Data Quality Pitfalls

• Stale prices (illiquid assets) artificially suppress measured correlations and distort the spectrum
• Return frequency matters: daily returns capture different structure than weekly or monthly
• Outlier returns during stress periods can dominate the sample covariance; robust estimation methods (e.g., minimum covariance determinant) reduce this sensitivity

Connection to Categorical Spectralism Framework

Categorical Spectralism — Empirica's framework for decomposing portfolio return spaces — treats the eigenvalue spectrum as the primary object of analysis rather than individual asset correlations. The key principles that connect to this lesson:

Low-rank structure is the norm, not the exception. In large-cap equity universes, the vast majority of cross-sectional variance is explained by a small number of eigenvalues above the RMT noise threshold. The rest is noise that should not be modeled as signal.

Regimes are spectral states. Rather than defining regimes by macroeconomic labels (recession, expansion) or volatility levels, Categorical Spectralism defines them by the rank and shape of the dominant eigenspace. This produces regime classifications that are directly actionable in portfolio construction.

Factor structure is dynamic. The eigenvectors — not just the eigenvalues — rotate over time. A factor that loads heavily on technology in one period may load on financials in another. Tracking eigenvector rotation is as important as tracking eigenvalue levels for understanding what is driving co-movement.

Practical connection: The spectral monitoring protocol described in this lesson is the operational implementation of the Categorical Spectralism regime-detection layer. Eigenvalue entropy and dominant fraction are the two primary state variables in that framework.

Key Takeaways & Next Steps

Core Takeaways

1. Eigenvalue decomposition reveals market structure that average correlation and volatility measures cannot. The shape of the spectrum encodes regime information.

2. The Marchenko-Pastur boundary separates genuine signal eigenvalues from noise. Only eigenvalues above λ+ = (1 + √q)² should be modeled as factors.

3. The dominant eigenvalue fraction (f₁) is the single most useful scalar summary of market regime. Rising f₁ signals correlation compression and regime stress.

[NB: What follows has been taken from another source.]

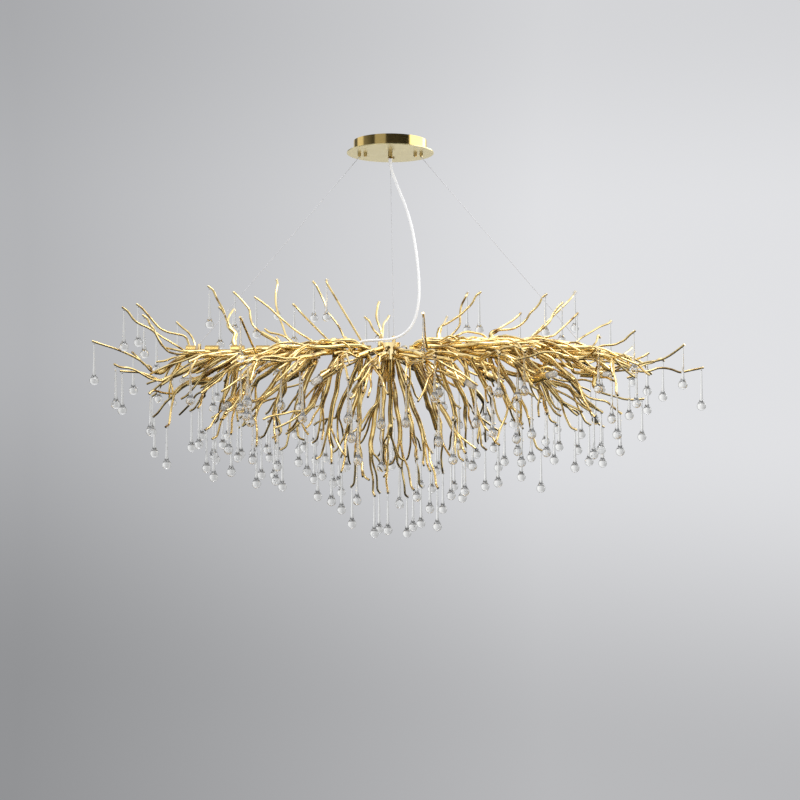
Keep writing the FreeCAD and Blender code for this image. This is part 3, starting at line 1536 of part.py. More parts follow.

4. Crisis regimes produce rank-1 convergence — a single sell-everything factor absorbs all variance. Conventional diversification fails precisely when it is most needed.

5. Spectral shifts lead volatility spikes, making this an early-warning tool rather than a coincident risk measure.

6. Window length governs the sensitivity-stability trade-off. 63-day rolling windows are a reasonable default for tactical regime monitoring.

Practical Next Steps

• Implement a rolling f₁ monitor on your primary asset universe. Plot it against realized volatility and drawdown history to calibrate your own threshold levels.
• Compute eigenvalue entropy alongside f₁. The two metrics together provide a more complete picture than either alone.
• Examine eigenvector composition during historical stress periods to understand which assets load heavily on the dominant factor in your universe.
• Stress-test your portfolio under a rank-1 correlation matrix (all pairwise correlations set to the average) to understand your worst-case diversification failure.
• Proceed to the Categorical Spectralism deep-dive for the full framework connecting spectral states to portfolio construction rules.

This lesson is part of Empirica's Quantitative Methods series. Mathematical notation assumes familiarity with matrix algebra at an undergraduate level. No programming language is assumed; the concepts translate directly to Python (NumPy/SciPy), R, or MATLAB implementations.